Sa stratégie de communication numérique est extrêmement efficace et a, en plus, un effet de spirale : plus d’abonnements poussent à plus d’abonnements. Comme le souligne le vidéaste MisterJDay, l’homme politique a gagné plus de 40 500 abonnés entre le mois de septembre et le mois de novembre 2016. Mais pourquoi ces vidéos rencontrent-elles un tel succès ? D’abord, Jean-Luc Mélenchon a parfaitement assimilé les codes adoptés par les youtubeurs. Dans ses vidéos, on trouve des miniatures, il remercie les internautes à chaque palier de « likes » atteint, il demande aux personnes visionnant la vidéo de s’abonner, il prend en compte les commentaires postés sous les vidéos et le fait savoir… Ensuite, en tant que précurseur en matière de communication politique sur YouTube, il bénéficie d’un monopole : aucun concurrent sérieux pour lui faire de l’ombre. La chaîne de campagne de Marine Le Pen regroupe quelque 4 000 abonnés, tandis que celle de François Fillon en compte moins de 3 000 et que Manuel Valls ne dispose pas d’une chaîne active. En ajoutant à cela l’éloquence et le charisme de Jean-Luc Mélenchon, on obtient un cocktail explosif ou tout passe par l’image, une recette qui trouve son public.
Mais si Jean-Luc Mélenchon se montre si habile pour sa campagne numérique, c’est aussi parce qu’il est bien entouré. L’équipe de campagne du candidat se compose de personnalités jeunes et armées en matière de communication numérique. Manuel Bompard, directeur de la campagne, est accompagné par Sophia Chikirou, 37 ans, directrice de communication de la campagne. Pendant la campagne présidentielle américaine, elle a rejoint le camp de Bernie Sanders, le candidat américain connu pour sa communication numérique de grande ampleur. De là, elle a pu observer ces mécanismes de communications pour mieux s’en inspirer. Bastien Lachaud, 35 ans, responsable des actions au sein de la campagne, confie dans un entretien à Numerama que l’équipe de campagne jouit « d’une “gauchosphère” assez puissante qui s’adapte aux nouvelles technologies », ce qui permet « d’accéder à des personnes à qui nous n’avons plus accès de manière traditionnelle ». Une équipe jeune et fidèle, qui permet donc aussi au candidat de draguer un nouvel électorat en s’imposant sur les réseaux sociaux, dont YouTube ne représente qu’une partie.

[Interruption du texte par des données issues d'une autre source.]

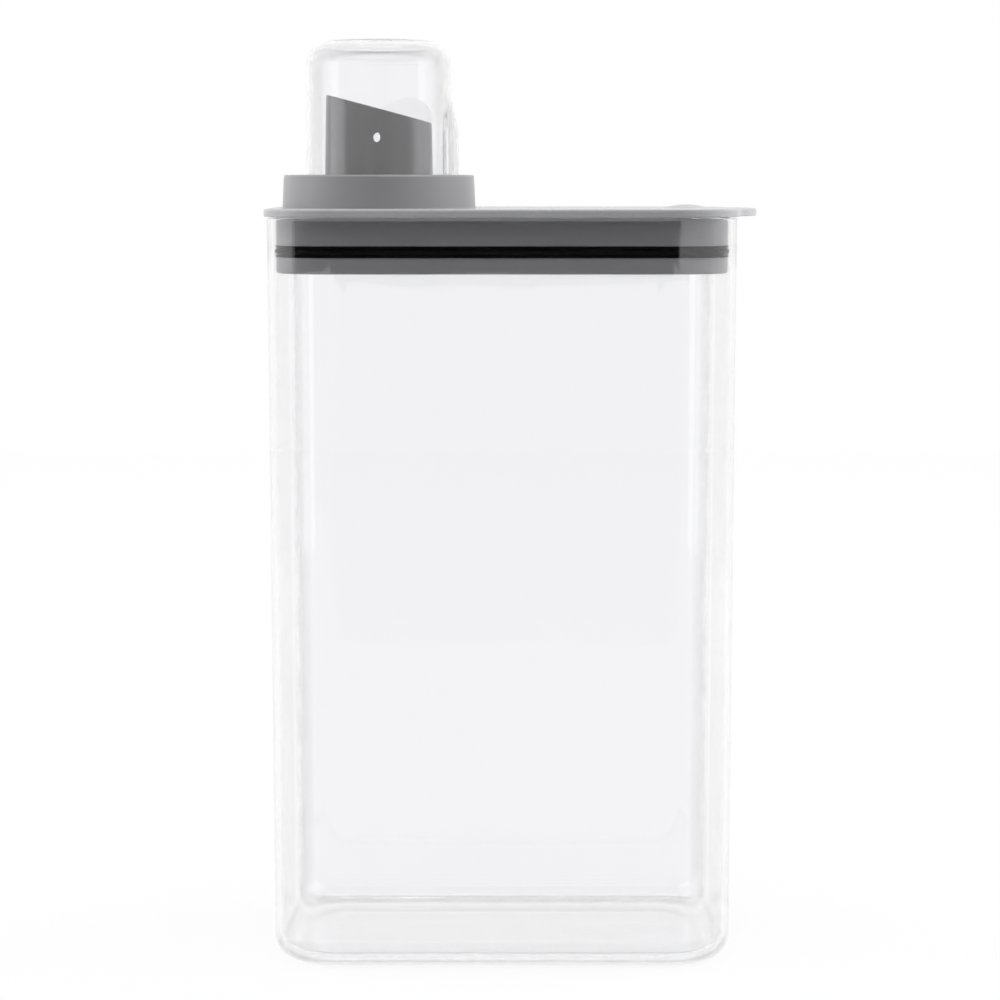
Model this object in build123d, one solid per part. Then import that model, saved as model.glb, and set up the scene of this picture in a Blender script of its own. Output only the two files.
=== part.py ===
from build123d import *
import math
import os

# A clear canister with a press-in lid, a slanted pouring spout and a measuring cup as its cap.
# Millimetres. The base stands on z = 0 with its centre at the origin. X runs from the spout
# towards the finger tab, and Y runs from front to back.

# Container
mouth_width = 142.2
mouth_depth = 97.0
container_height = 227.7
container_draft = 0.26  # degrees that the walls lean outwards
corner_radius = 20.2  # seen from above, outside, at the mouth
wall = 2.2
floor_thickness = 3.0
base_edge_radius = 7.5
floor_edge_radius = 5.3
rim_edge_radius = 1.05

# Lid cover
plate_thickness = 2.4
plate_overhang = 0.9  # past the container's rim
plate_edge_radius = 0.7
plate_lower_edge_radius = 0.4
tab_reach = 7.1  # past the plate's right side
tab_shoulder = 5.9  # straight side of the plate that is left on each side of the tab
tab_blend_radius = 14.0
swell_inset = 14.6  # from the plate's right side to the middle of the thumb swelling
swell_width = 14.0
swell_length = 26.0
swell_height = 1.1
swell_root = 4.9  # from the plate's top down to the middle of the squashed ball it is cut from
locating_rib_depth = 5.0
locating_rib_wall = 1.6

# Lid plug
plug_depth = 16.9  # below the plate
plug_wall = 2.6
plug_lead_radius = 0.8  # round lower edge that guides the plug into the mouth
groove_drop = 8.5  # from the plate to the top of the seal's groove
groove_height = 3.6
groove_depth = 1.3

# Lid seal
main_rib_height = 1.6
main_rib_lip_radius = 0.6
end_rib_height = 0.6
end_rib_lip_radius = 0.2
end_rib_reach = 0.25  # past the plug's side

# Spout
spout_inset = 32.9  # from the mouth's left side to the spout's axis
spout_radius = 16.9  # where it leaves the plate
spout_draft = 1.0  # degrees
spout_wall = 1.5
spout_rise = 30.5  # from the plate's top to the slanted mouth, at the axis
spout_slant = 15.2  # degrees
spout_edge_radius = 0.4
vent_rise = 21.6  # from the plate's top to the middle of the vent holes
vent_width = 2.1  # in front
vent_height = 3.0
back_vent_width = 5.0
back_vent_height = 4.2
flange_width = 4.3  # past the spout's side
flange_thickness = 1.8
snap_depth = 0.6  # how far the collar's floor bites into the spout
spout_seal_thickness = 1.2
spout_seal_width = 3.2

# Collar
collar_width = 4.4  # from the well to the outside, at the plate
collar_height = 10.2
collar_draft = 2.8  # degrees
collar_wall = 1.8
collar_edge_radius = 0.7
well_wall = 1.5
well_floor = 1.6

# Measuring cup, upside down
cup_headroom = 14.8  # from the spout's tip to the cup's closed end, inside
cup_draft = 0.62  # degrees
cup_wall = 1.5
cup_end_radius = 6.9  # round edge of the closed end, outside
beak_reach = 2.0  # past the cup's side at the mouth
beak_radius = 9.0
beak_straight = 21.3  # from the mouth to where the beak starts to fade
beak_length = 36.0  # from the mouth to where the beak ends
beak_end_depth = 0.5  # how far the beak's end dives under the cup's side
beak_crease_radius = 2.5

# Clearances
plug_gap = 0.7  # from the plug to the container's wall
seal_gap = 0.2  # from the seal's main rib to the container's wall
fit_gap = 0.1  # between fixed pieces of the lid
spout_hole_gap = 0.3  # from the spout to the plate's hole
cup_room = 4.5  # from the spout to the cup's inside, at the mouth
cup_gap = 0.7  # from the beak to the collar's well
slack = 0.01  # how exactly an edge or a corner is looked for

# Places worked out from the sizes above
plate_low = container_height
plate_top = plate_low + plate_thickness
plate_width = mouth_width + 2 * plate_overhang
plate_depth = mouth_depth + 2 * plate_overhang
plate_side = plate_width / 2
plate_corner_radius = corner_radius + plate_overhang
tab_width = plate_depth - 2 * (plate_corner_radius + tab_shoulder)
groove_top = plate_low - groove_drop
groove_low = groove_top - groove_height
plug_inset = wall + plug_gap
spout_offset = mouth_width / 2 - spout_inset
spout_tip = plate_top + spout_rise + spout_radius * math.tan(math.radians(spout_slant))
spout_seal_low = plate_low - spout_seal_thickness
flange_low = spout_seal_low - flange_thickness
flange_radius = spout_radius + flange_width
cup_seat = plate_top + well_floor
cup_radius = spout_radius + cup_room + cup_wall
cup_height = spout_tip - cup_seat + cup_headroom + cup_wall
well_radius = cup_radius + beak_reach + cup_gap
collar_radius = well_radius + collar_width


def lean(height, degrees):
    """How far a wall leans over a height."""
    return height * math.tan(math.radians(degrees))


def mouth_block(inset, low, top, draft=0.0):
    """A block inside or outside the mouth's outline, with walls that lean like the container's."""
    drop = lean(container_height - low, draft)
    outline = RectangleRounded(
        mouth_width - 2 * (inset + drop),
        mouth_depth - 2 * (inset + drop),
        corner_radius - inset - drop,
    )
    return extrude(Pos(0, 0, low) * outline, top - low, taper=-draft)


def mouth_ring(outer_inset, inner_inset, low, top):
    return mouth_block(outer_inset, low, top) - mouth_block(inner_inset, low, top)


def edges_at(part, height):
    """The edges that lie level at one height."""
    return part.edges().filter_by_position(Axis.Z, height - slack, height + slack)


def make_container():
    body = mouth_block(0, 0, container_height, container_draft)
    body = fillet(edges_at(body, 0), base_edge_radius)
    hollow = mouth_block(wall, floor_thickness, container_height, container_draft)
    hollow = fillet(edges_at(hollow, floor_thickness), floor_edge_radius)
    body -= hollow
    return fillet(edges_at(body, container_height), rim_edge_radius)


def plate_outline():
    """The plate seen from above: a rounded rectangle with a bulging finger tab on its right."""
    half_tab = tab_width / 2
    bulge_radius = (half_tab**2 + tab_reach**2) / (2 * tab_reach)
    plate = RectangleRounded(plate_width, plate_depth, plate_corner_radius)
    bulge = Pos(plate_side + tab_reach - bulge_radius, 0) * Circle(bulge_radius)
    half = Pos(plate_side, 0) * Rectangle(2 * tab_reach, tab_width)
    outline = plate + (bulge & half)
    at_side = outline.vertices().filter_by_position(Axis.X, plate_side - slack, plate_side + slack)
    meeting = [corner for corner in at_side if abs(abs(corner.Y) - half_tab) < slack]
    return fillet(meeting, tab_blend_radius)


def thumb_swelling():
    """A low smooth rise, cut from a squashed ball, whose foot is inside the plate."""
    ball_height = swell_root + swell_height
    share = math.sqrt(1 - (swell_root / ball_height) ** 2)  # of the ball's width, at the plate's top
    sides = (swell_width / 2 / share, swell_length / 2 / share, ball_height)
    ball = Pos(0, 0, -swell_root) * scale(Rot(90, 0, 0) * Sphere(1), by=sides)
    foot = plate_thickness / 2
    keep = Pos(0, 0, (ball_height - foot) / 2) * Box(swell_width * 2, swell_length * 2, ball_height + foot)
    return ball & keep


def make_lid_cover():
    plate = extrude(Pos(0, 0, plate_low) * plate_outline(), plate_thickness)
    plate = fillet(edges_at(plate, plate_top), plate_edge_radius)
    plate = fillet(edges_at(plate, plate_low), plate_lower_edge_radius)
    plate += Pos(plate_side - swell_inset, 0, plate_top) * thumb_swelling()
    rib_inset = plug_inset + plug_wall + fit_gap
    rib_low = plate_low - locating_rib_depth
    plate += mouth_ring(rib_inset, rib_inset + locating_rib_wall, rib_low, plate_low)
    hole = Cylinder(spout_radius + spout_hole_gap, 4 * plate_thickness)
    return plate - Pos(-spout_offset, 0, plate_low) * hole


def make_lid_plug():
    low = plate_low - plug_depth
    body = mouth_block(plug_inset, low, plate_low)
    body = fillet(edges_at(body, low), plug_lead_radius)
    body -= mouth_block(plug_inset + plug_wall, low, plate_low)
    return body - mouth_ring(plug_inset - plug_gap, plug_inset + groove_depth, groove_low, groove_top)


def seal_rib(reach_inset, low, height, lip_radius):
    """One rib round the band, with a rounded lip."""
    rib = mouth_block(reach_inset, low, low + height)
    rounded = fillet(edges_at(rib, low) + edges_at(rib, low + height), lip_radius)
    return rounded - mouth_block(plug_inset + groove_depth - fit_gap, low, low + height)


def make_lid_seal():
    low = groove_low + fit_gap
    top = groove_top - fit_gap
    middle = (low + top) / 2
    back = plug_inset + groove_depth - fit_gap
    band = mouth_ring(plug_inset + end_rib_reach, back, low, top)
    main_rib_low = middle - main_rib_height / 2
    band += seal_rib(wall + seal_gap, main_rib_low, main_rib_height, main_rib_lip_radius)
    for rib_low in (low, top - end_rib_height):
        band += seal_rib(plug_inset - end_rib_reach, rib_low, end_rib_height, end_rib_lip_radius)
    return band


def turned(points):
    """A solid turned about the spout's axis from a closed outline of (radius, height) points."""
    outline = make_face(Plane.XZ * Polyline(*points, close=True))
    return Pos(-spout_offset, 0, 0) * revolve(outline, Axis.Z)


def make_spout():
    tip_radius = spout_radius - lean(spout_tip - plate_top, spout_draft)
    bore_radius = spout_radius - spout_wall
    body = turned([
        (bore_radius, flange_low),
        (flange_radius, flange_low),
        (flange_radius, spout_seal_low),
        (spout_radius, spout_seal_low),
        (spout_radius, plate_top),
        (spout_radius - snap_depth, plate_top),
        (spout_radius - snap_depth, cup_seat),
        (spout_radius, cup_seat),
        (tip_radius, spout_tip),
        (tip_radius - spout_wall, spout_tip),
    ])
    cutter = Rot(0, spout_slant, 0) * Pos(0, 0, spout_radius) * Box(
        4 * spout_radius, 4 * spout_radius, 2 * spout_radius
    )
    body -= Pos(-spout_offset, 0, plate_top + spout_rise) * cutter
    slanted_rim = body.faces().filter_by(GeomType.PLANE).sort_by(Axis.Z)[-1]
    body = fillet(slanted_rim.edges(), spout_edge_radius)
    front_vent = extrude(Plane.XZ * Ellipse(vent_width / 2, vent_height / 2), 2 * spout_radius)
    back_vent = extrude(Plane.XZ * Ellipse(back_vent_width / 2, back_vent_height / 2), -2 * spout_radius)
    return body - Pos(-spout_offset, 0, plate_top + vent_rise) * (front_vent + back_vent)


def make_spout_seal():
    inner = spout_radius + fit_gap
    outer = inner + spout_seal_width
    return turned([
        (inner, spout_seal_low),
        (outer, spout_seal_low),
        (outer, plate_low),
        (inner, plate_low),
    ])


def make_spout_collar():
    """A hollow ring with a well in it, whose floor clips into the spout and holds it down."""
    top = plate_top + collar_height
    top_radius = collar_radius - lean(collar_height, collar_draft)
    inside_top = top - collar_wall
    well_outer = well_radius + well_wall
    bite_radius = spout_radius - snap_depth + fit_gap
    body = turned([
        (collar_radius, plate_top),
        (top_radius, top),
        (well_radius, top),
        (well_radius, cup_seat),
        (bite_radius, cup_seat),
        (bite_radius, plate_top),
        (well_outer, plate_top),
        (well_outer, inside_top),
        (top_radius - collar_wall, inside_top),
        (collar_radius - collar_wall, plate_top),
    ])
    return fillet(edges_at(body, top), collar_edge_radius)


def cup_form(inset, height):
    """The cup's outside, or its inside when inset by the wall, standing on its mouth."""
    end_radius = cup_radius - inset - lean(cup_height, cup_draft)
    body = Pos(0, 0, height / 2) * Cone(cup_radius - inset, end_radius, height)
    body = fillet(edges_at(body, height), cup_end_radius - inset)
    beak = Circle(beak_radius - inset)
    beak_middle = cup_radius + beak_reach - beak_radius
    beak_end = cup_radius - lean(beak_length, cup_draft) - beak_end_depth - beak_radius
    low = Pos(beak_middle, 0, 0) * beak
    bend = Pos(beak_middle, 0, beak_straight) * beak
    end = Pos(beak_end, 0, beak_length) * beak
    body += extrude(low, beak_straight) + loft([bend, end], ruled=True)
    beak_edges = body.edges().filter_by_position(Axis.Z, slack, beak_length)
    creases = [e for e in beak_edges if e.center().X > beak_middle and abs(e.center().Y) > slack]
    return fillet(creases, beak_crease_radius + inset)


def make_measuring_cup():
    cup = cup_form(0, cup_height) - cup_form(cup_wall, cup_height - cup_wall)
    return Pos(-spout_offset, 0, cup_seat) * cup


makers = {
    "container": make_container,
    "lid_cover": make_lid_cover,
    "lid_plug": make_lid_plug,
    "lid_seal": make_lid_seal,
    "spout_collar": make_spout_collar,
    "spout": make_spout,
    "spout_seal": make_spout_seal,
    "measuring_cup": make_measuring_cup,
}

os.makedirs("parts", exist_ok=True)
for name, maker in makers.items():
    part = maker()
    export_step(part, f"parts/{name}.step")
    print(name, round(part.volume, 1), part.is_valid)
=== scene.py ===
import math
import bpy
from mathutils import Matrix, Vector


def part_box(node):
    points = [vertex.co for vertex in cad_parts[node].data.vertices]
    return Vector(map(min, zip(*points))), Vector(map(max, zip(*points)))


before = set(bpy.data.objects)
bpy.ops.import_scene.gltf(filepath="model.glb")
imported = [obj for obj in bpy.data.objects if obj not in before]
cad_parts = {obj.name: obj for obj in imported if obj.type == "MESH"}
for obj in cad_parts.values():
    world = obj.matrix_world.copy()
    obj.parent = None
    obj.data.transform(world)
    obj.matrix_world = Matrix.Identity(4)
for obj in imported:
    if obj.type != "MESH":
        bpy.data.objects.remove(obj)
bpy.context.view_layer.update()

# A clear canister with a press-in grey lid, a slanted pouring spout and a measuring cup
# over it. Metres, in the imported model's frame: the base stands on z = 0, x runs from the
# spout to the finger tab and y from front to back.

mm = 0.001
scene = bpy.context.scene
scene.view_settings.view_transform = "Standard"

# light runs a long way along the inside of clear walls before it comes out
longWay = 96
scene.cycles.max_bounces = longWay
scene.cycles.glossy_bounces = longWay
scene.cycles.transmission_bounces = longWay // 2
scene.cycles.transparent_max_bounces = longWay // 2


# sRGB hex to linear
def linear(hexColour):
    parts = [int(hexColour[i:i + 2], 16) / 255 for i in (1, 3, 5)]
    return [c / 12.92 if c <= 0.04045 else ((c + 0.055) / 1.055) ** 2.4 for c in parts] + [1.0]


# one shader node with its settings, and its inputs as values or links
def addNode(tree, kind, inputs=None, **settings):
    node = tree.nodes.new(kind)
    for name, value in settings.items():
        setattr(node, name, value)
    for name, value in (inputs or {}).items():
        if isinstance(value, bpy.types.NodeSocket):
            tree.links.new(value, node.inputs[name])
        else:
            node.inputs[name].default_value = value
    return node


def newMaterial(name):
    material = bpy.data.materials.new(name)
    material.use_nodes = True
    material.node_tree.nodes.clear()
    return material, material.node_tree


# every CAD node keeps its mesh and gets the finish in all its material slots
def dress(nodeName, material):
    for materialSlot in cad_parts[nodeName].material_slots:
        materialSlot.material = material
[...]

Jean-Luc Mélenchon est aussi présent sur les différents réseaux sociaux investis par les internautes. Et si l’on compare son nombre d’abonnés à celui des candidats à la primaire de la gauche, on le trouve satellisé à la première place, loin devant ses concurrents. Sur Facebook, le tribun comptabilise près de 600 000 likes, soit cinq fois plus que Manuel Valls. Idem sur Twitter, près d’un million d’internautes sont abonnés à son compte, quand Manuel Valls en compte moins de 600 000. Jean-Luc Mélenchon est aussi actif sur Instagram, où il publie régulièrement des photomontages de ses déplacements, suivis par quelque 6 000 abonnés. Le candidat de La France insoumise est présent sur tous les fronts numériques… mais pas seulement. S’il ne revendique pas son amour pour les médias traditionnels, force est de constater qu’il les affectionne tout de même puisqu’il est régulièrement présent sur les plateaux de télévision ou dans les studios de radio. Son dernier passage radio remonte d’ailleurs au 11 décembre, dans les studios de France Inter. Une preuve que pour le roi de YouTube, tous les moyens d’expression sont bons à prendre.